Applied in the commercial real estate context, what kinds of vulnerabilities are we talking about? Organizations are behind in creating OT asset inventories. Many don’t know where to start; a single organization might have thousands of geographically dispersed OT assets.

Meanwhile, other businesses may lack the skill sets to create accurate asset inventories, or fail to see the value in doing so to begin with. That said, when organizations lack a clear understanding of their digital footprint and OT assets, they can’t spot the risks and vulnerabilities hiding within. That’s a problem — one that can lead to additional issues and risks.

For example:

  • Poor decision-making and siloed OT governance
  • Uncontrolled or unmanaged OT asset lifecycles and change management
  • Weakened understanding of OT risks and the broader threat landscape
  • Slow incident response when crises arise
  • Inability to support regulatory compliance requirements
  • Lack of asset ownership, causing confusion, delayed responses and business continuity challenges
Operational technology asset visibility is critical to strengthening cybersecurity.

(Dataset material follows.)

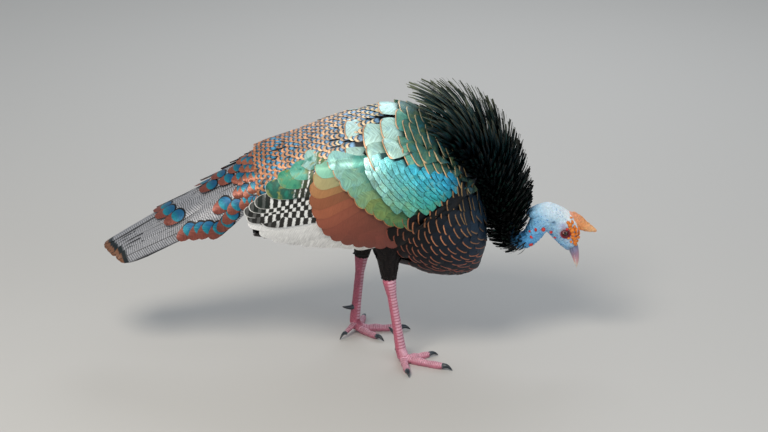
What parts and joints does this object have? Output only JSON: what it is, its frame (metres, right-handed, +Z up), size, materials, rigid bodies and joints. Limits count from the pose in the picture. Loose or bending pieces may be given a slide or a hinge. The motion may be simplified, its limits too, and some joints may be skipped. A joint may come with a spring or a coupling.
{
  "type": "ocellated turkey",
  "caption": "Life-size still model of a cock ocellated turkey that feeds with its neck arched down and its ruff raised, standing on both feet.",
  "frame": {"origin": "on the floor, below the middle of the whole bird", "axes": "+X the way the bird faces, +Y to its left, +Z up"},
  "size_m": [0.7633, 0.2529, 0.4319],
  "materials": {
    "body_plumage": "glossy dark green and blue contour feathers with copper and buff edges",
    "tail_covert_plumage": "coverts with blue eye spots and copper tips",
    "tail_plumage": "grey, finely vermiculated tail feathers",
    "wing_plumage": "bronze green and copper wing feathers, barred white behind",
    "ruff_plumage": "near black hackles with a green and teal sheen",
    "bare_skin": "bare pale blue skin",
    "caruncle": "soft orange caruncle",
    "bill_horn": "horn, grey at the base and paler at the tip",
    "eye": "wet dark brown eye",
    "leg_scale": "pink red scaled skin with pale scutes",
    "claw_horn": "dark grey horn"
  },
  "bodies": {
    "root": {"torso": "body_plumage", "tail_coverts": "tail_covert_plumage", "tail_feathers": "tail_plumage", "wing_right": "wing_plumage", "wing_left": "wing_plumage", "neck_ruff": "ruff_plumage", "neck_skin": "bare_skin", "head": "bare_skin", "snood": "caruncle", "bill_upper": "bill_horn", "bill_lower": "bill_horn", "eye_right": "eye", "eye_left": "eye", "thigh_right": "body_plumage", "thigh_left": "body_plumage", "shank_right": "leg_scale", "shank_left": "leg_scale", "foot_right": "leg_scale", "foot_left": "leg_scale", "spur_right": "claw_horn", "spur_left": "claw_horn", "claw_inner_right": "claw_horn", "claw_middle_right": "claw_horn", "claw_outer_right": "claw_horn", "claw_hind_right": "claw_horn", "claw_inner_left": "claw_horn", "claw_middle_left": "claw_horn", "claw_outer_left": "claw_horn", "claw_hind_left": "claw_horn"}
  },
  "joints": []
}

If your business is taken hostage by hackers in today’s digital era, your entire operation could be impacted. What’s more, attacks create lasting reputational harm that can be difficult, and costly, to mitigate. Making use of leading technology while making sure to strengthen cybersecurity really comes down to asset visibility. Why?

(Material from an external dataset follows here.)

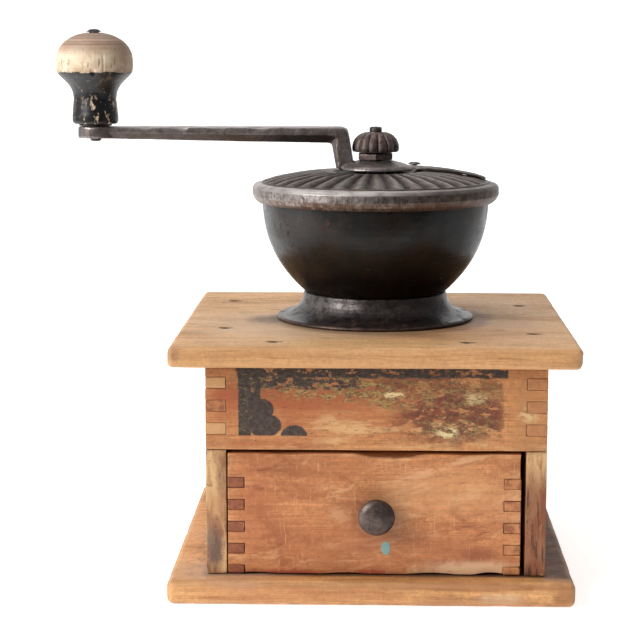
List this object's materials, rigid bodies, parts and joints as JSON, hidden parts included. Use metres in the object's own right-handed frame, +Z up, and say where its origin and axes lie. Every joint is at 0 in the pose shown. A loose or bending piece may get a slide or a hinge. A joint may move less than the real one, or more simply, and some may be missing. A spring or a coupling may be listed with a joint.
{
  "type": "coffee grinder mill",
  "caption": "Antique box coffee mill: finger-jointed wooden box with drawer, iron hopper, fluted lid with shutter, crank with turned wooden knob and conical burrs.",
  "frame": {"origin": "centre of the base board's underside, on the spindle's axis", "axes": "+Z up along the spindle, -Y to the front where the drawer opens, -X towards the crank knob at rest"},
  "size_m": [0.227, 0.1702, 0.2376],
  "materials": {
    "board_pine": "old bare pine, waxed and worn",
    "side_pine": "old bare pine, darkened",
    "rail_pine": "bare pine with remains of dark paint",
    "drawer_pine": "old orange pine",
    "knob_wood": "turned wood, bare head and black painted waist",
    "black_iron": "glossy black paint with rust flecks",
    "grey_iron": "bare grey iron, worn and pitted",
    "crank_iron": "dark worn iron",
    "dark_iron": "dark oxidised iron",
    "nail_iron": "rusted iron",
    "steel": "turned steel",
    "bearing_brass": "turned brass"
  },
  "bodies": {
    "mill": {"base_board": "board_pine", "top_board": "board_pine", "left_side": "side_pine", "right_side": "side_pine", "back_board": "side_pine", "front_rail": "rail_pine", "hopper_foot": "black_iron", "hopper_bowl": "black_iron", "lid_cover": "grey_iron", "burr_housing": "dark_iron", "spindle_guide": "dark_iron", "lower_bridge": "dark_iron", "bowl_rivet_1": "dark_iron", "bowl_rivet_2": "dark_iron", "bowl_rivet_3": "dark_iron", "top_nail_1": "nail_iron", "top_nail_2": "nail_iron", "top_nail_3": "nail_iron", "top_nail_4": "nail_iron", "top_nail_5": "nail_iron", "top_nail_6": "nail_iron", "base_nail_1": "nail_iron", "base_nail_2": "nail_iron", "base_nail_3": "nail_iron", "base_nail_4": "nail_iron", "outer_burr": "steel", "adjuster_nut": "steel", "mill_screw_1": "steel", "mill_screw_2": "steel", "mill_screw_3": "steel", "bridge_screw_1": "steel", "bridge_screw_2": "steel"},
    "drawer": {"drawer_front": "drawer_pine", "drawer_left": "side_pine", "drawer_right": "side_pine", "drawer_back": "side_pine", "drawer_bottom": "side_pine", "drawer_knob": "dark_iron", "drawer_knob_screw": "steel", "drawer_nail_1": "nail_iron", "drawer_nail_2": "nail_iron", "drawer_nail_3": "nail_iron", "drawer_nail_4": "nail_iron"},
    "shutter": {"lid_shutter": "grey_iron", "shutter_knob": "steel"},
    "step_bearing": {"step_bearing": "bearing_brass"},
    "adjuster": {"adjusting_screw": "steel"},
    "crank": {"spindle": "steel", "grinding_cone": "steel", "cone_pin": "steel", "crank_arm": "crank_iron", "lock_nut": "dark_iron", "cap_nut": "dark_iron", "knob_pin": "dark_iron", "knob_washer": "dark_iron"},
    "knob": {"knob_grip": "knob_wood"}
  },
  "joints": [
    {"name": "drawer_slide", "type": "slide", "parent": "mill", "child": "drawer", "axis": [0, -1, 0], "range_m": [0, 0.105]},
    {"name": "shutter_turn", "type": "hinge", "parent": "mill", "child": "shutter", "pos_m": [0, 0, 0.1731], "axis": [0, 0, 1], "range_deg": [0, 80]},
    {"name": "spindle_lift", "type": "slide", "parent": "mill", "child": "step_bearing", "axis": [0, 0, 1], "range_m": [-0.0004, 0.0004]},
    {"name": "adjuster_turn", "type": "hinge", "parent": "step_bearing", "child": "adjuster", "pos_m": [0, 0, 0.0707], "axis": [0, 0, 1], "range_deg": [-120, 120]},
    {"name": "crank_turn", "type": "hinge", "parent": "step_bearing", "child": "crank", "pos_m": [0, 0, 0.1752], "axis": [0, 0, 1], "continuous": true},
    {"name": "knob_spin", "type": "hinge", "parent": "crank", "child": "knob", "pos_m": [-0.125, 0, 0.1946], "axis": [0, 0, 1], "continuous": true}
  ],
  "couplings": [
    {"joint": "adjuster_turn", "follows": "spindle_lift", "rad_per_m": 5026.5}
  ]
}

You can’t protect what you can’t see. Real estate organizations need an accurate inventory of assets to spot vulnerabilities, identify anomalies, create effective change management processes, respond effectively to cyber events and apply security controls based on asset criticality. Asset management is the first and foremost phase among IT and OT standards.

How can real estate companies strengthen cybersecurity?

You don’t have to boil the ocean to effectively strengthen cybersecurity across commercial real estate properties. Start with critical sites first. Prioritizing your list in this way helps target your efforts on the properties where cyberthreats could create the broadest and most significant negative impacts.

Within that list of critical sites, focus first on mission-critical processes for each of those properties. The mission impact analysis or inventory of OT assets that support those key processes reflects your “crown jewels.” These OT assets requires the greatest cybersecurity investment right now.

This initial phase tees you up to perform similar exercises across all remaining properties and processes, based on their priority level in the business and its operations. How?

Focus on these core leading practices to build up cybersecurity across critical sites and processes:

1. Get clear on roles and responsibilities. Organizations need a definitive matrix of all roles in OT asset management. This is foundational to mitigating cyber risk and navigating breaches when they do occur. You don’t want to be establishing who’s who in the middle of a crisis. Instead, define asset owners and custodians proactively and create accountability around these roles.

2. Document processes that everyone can follow. Armed with clarity around roles and responsibilities, people must also be able to sing off the same proverbial cybersecurity song sheet. Developing and documenting the steps to take in given scenarios helps teams continuously defend OT assets across sites in regular times and move quickly when something goes wrong. That documentation should establish asset criticality evaluation criteria, asset attributes to be captured and asset discovery/management tools for automation.

You’ll want to include processes for managing hardware and software OT assets across their lifecycle and define the process for auditing inventory at a fixed-frequency basis, as well as outline change management plans to support those efforts. Don’t forget to think remote in this context. Documenting baselined network architectures and data flow diagrams can help you secure remote access for third parties — or potentially disgruntled employees.

3. Consider recovery time and point objectives. At a minimum, you’ll want to map out recovery time and recovery point objectives for crown jewel OT assets at critical sites. Of course, all of these steps can — in fact, should — eventually be applied across non-critical sites as well. Start by outlining what the goals and steps should be around the most valuable OT assets to minimize the negative impacts that a cyber incident would mean for those who use the property and for the business itself.

Summary

Commercial real estate organizations have come a long way in securing IT assets. It’s time to double down on that approach across OT assets — particularly at critical sites — to close emerging gaps and vulnerabilities in today’s evolving threat landscape. Starting with the most critical properties and their supporting processes is a good way to ramp up cybersecurity, protect the business and support the bottom line.